My aversion to indoor cycling has been well documented in my blog.  It was not until recently, under duress from my friend Trevor that I reluctantly hauled out my trainer and travelled the road to nowhere in hopes of improving my cycling prowess. I’m happy to say that not only was I rewarded for my efforts by a great start to the Time Trial season, I also took my new found fondness of indoor cycling to the next level by becoming a certified C.O.R.E. instructor.

While this may seem like quite a leap in a very short time, it has in fact been something Sarah and I discussed often to give me something productive to do over the summer. In summers past I’ve filled my time as a camp coordinator and martial arts instructor. But the last few seasons have been training, competing and then recuperating from training and competing, I figured it was time to try something new.

I came across C.O.R.E. Cycling after wandering into In Gear Studio on Main Street in Newmarket. The instructor told me about the various forms of certification and where they are recognized. On his recommendation I contacted C.O.R.E. and after a brief conversation with co-owner and head instructor Clair Cafaro I decided to take a chance and sign up. Am I ever glad I did!

Although few and very far between, my past experiences with indoor cycling classes were not positive ones. Granted I can now look back and say the lack of success stemming from my first encounter was due more to my diet of extra-large pizzas and bags of chips than to a poor class.  The second experience of doing pushups over the handlebars however can definitely be blamed on the class! I shared my concerns with Clair and confessed that I was not an indoor trainer kind of guy. To my surprise, she was very happy to hear that.  Because C.O.R.E. Cycling is run by cyclists for cyclists, the fact that I had not picked up any bad habits from other indoor training was a definite bonus in her eyes.
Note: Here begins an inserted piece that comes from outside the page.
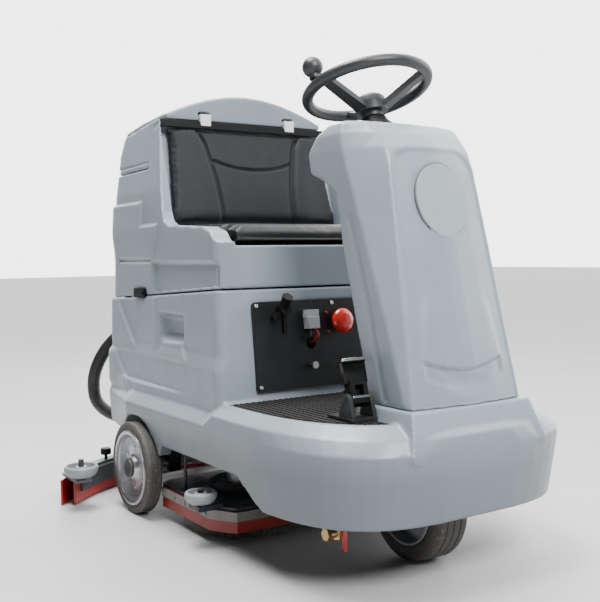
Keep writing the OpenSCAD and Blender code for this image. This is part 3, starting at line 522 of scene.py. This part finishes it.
def fairing_relief(p, n):
    y, z = p[:, 1], p[:, 2]
    front = smooth_step(n[:, 0], 0.55, 0.8)
    rise = -0.0045 * step_in(inside(y, z, FRONT_FIELD), 0.007)
    rise += 0.004 * step_in(inside(y, z, INNER_FIELD), 0.012) * smooth_step(-z, -0.66, -0.56)
    lower = 0.418 + 1.9 * y * y
    upper = 0.466 + 1.6 * y * y
    within = smooth_step(np.minimum(z - lower, upper - z), 0.0, 0.006)
    within = within * smooth_step(-np.abs(y), -SCOOP_HALF_WIDTH, 0.010 - SCOOP_HALF_WIDTH)
    slope = np.clip((upper - z) / (upper - lower), 0, 1)
    rise -= SCOOP_DEPTH * within * (1 - slope)
    crease = smooth_step(-to_line(p[:, 0], z, SIDE_CREASE), -0.012, -0.003)
    side_groove = -0.004 * crease * on_side(n) * smooth_step(-z, -0.84, -0.76)
    return outward(n, rise * front + side_groove)


moulded("lower_body", 0.004, 3, body_relief)
moulded("recovery_tank", 0.004, 3, tank_relief)
moulded("tank_lid", 0.004, 4)
moulded("steering_fairing", 0.0045, 5, fairing_relief)


# ---------- padded seat and back ----------

CLOTH_FRAMES = 20
CLOTH_PRESSURE = 4


def stuffed(node, voxel, shrink, cap, seams):
    """A cushion: the CAD solid's skin drawn in by shrink, swollen by cloth pressure up to cap, then sewn."""
    piece = remeshed(node, voxel, 4)
    mesh = piece.data
    facing = normals(mesh)
    start = coords(mesh) - facing * shrink
    put_coords(mesh, start)
    cloth = piece.modifiers.new("swell", "CLOTH")
    cloth.settings.use_pressure = True
    cloth.settings.uniform_pressure_force = CLOTH_PRESSURE
    cloth.settings.effector_weights.gravity = 0
    cloth.settings.tension_stiffness = 20
    cloth.settings.quality = 4
    scene = bpy.context.scene
    for number in range(1, CLOTH_FRAMES + 1):
        scene.frame_set(number)
    swollen = evaluated(piece)
    move = coords(swollen) - start
    bpy.data.meshes.remove(swollen)
    piece.modifiers.clear()
    scene.frame_set(1)
    resting = smooth_step(-facing[:, 2], 0.3, 0.8)
    size = np.linalg.norm(move, axis=1)
    keep = np.minimum(1, cap / np.maximum(size, 1e-9)) * (1 - resting)
    put_coords(mesh, start + move * keep[:, None])
    piece.modifiers.new("finer", "SUBSURF").levels = 1
    bake(piece)
    relieve(piece.data, seams)
    stand_for(piece, node)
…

After spending a few weeks reviewing the very extensive binder provided by C.O.R.E. outlining the theory behind indoor cycling, the physiology that goes into it and the essential components of a safe, enjoyable and practical training session, I was ready for application. The training and certification took place over two very long but gratifying days. The facility was great, but more importantly, Clair, her two instructors Joe and Karl, and the other students were fantastic.

Our Saturday started at 8:30 am.  After a brief introduction we were on the bikes going through an hour class led by Clair. The rest of the day was spent on and off the bike, putting theory to the test and starting to design a lesson of our own. We finished the day as we started, on the bikes, with each of us taking a turn leading the class through a cycling drill.  Then it was time to head home. No rest for the wicked though, as the next few hours were spent composing the next day’s ride for the practical exam.

Sunday’s class started at noon, but the refreshed feeling of a sleep-in didn’t last long. We were right back on the bikes, earphones in, and feet spinning to the beat. For the next few hours the class rode shoulder to shoulder without saying a word as each of us were plugged in and focused on our ride. Other than the odd mumble or scratch of pen to paper, the only sound emanating from the studio was the hum of six flywheels.

After a one on one consultation with the instructors to go over and fine tune the ride, we were ready to go.   Thanks to the leadership of Clair, Joe, and Karl, the confidence to get up in front of the class was evident in each one of us. As we took turn on the podium, the rest of the class showed their respect by following along and giving it all they had! Sure there were a few hiccups; a missed cue here, a dropped device there, but not once did anyone stray from their path.

Finally, after 100+ minutes of looking up at the podium, it was my turn to lead.  I had my music, I had my timer, I was ready to go!

I forgot to start my timer, my music device kept slipping into sleep mode, it was not how I planned it. I would say that the idiom “Never let them see you sweat” would apply here, but since I was leaving a puddle deep enough to attract ducks under me; let’s go with “The show must go on”.  I lead the class through a 20 minute ride covering warm up, a journey over rolling hills, and ending with a 9 minute steady climb that broke into a sprint to the top! It was exhilarating!

We gathered our gear and met upstairs for a group photo and debriefing. The last step in the process would be to complete the theory exam.   We had given it all over the two days. Butts were sore, legs were burning, but mouths were smiling! It really was an amazing experience.

Had I encountered an instructor oh so many years ago that had the same dedication to indoor cycling I discovered with C.O.R.E. Cycling instructors, my appreciation and enjoyment of training may have started way back then. Thank you to Clair, Joe, and Karl for all your guidance. Thank you to Vic, Alex, Sam, Cortney, and Mirella for your support and encouragement throughout the course! And for putting up with the flip-phone, sweat, bad jokes, and music choice!  

And speaking of music choice…if you are wondering what music I chose to lead my ride, you’ll just have to come out to one of my classes!


You can trust me, I’m an instructor!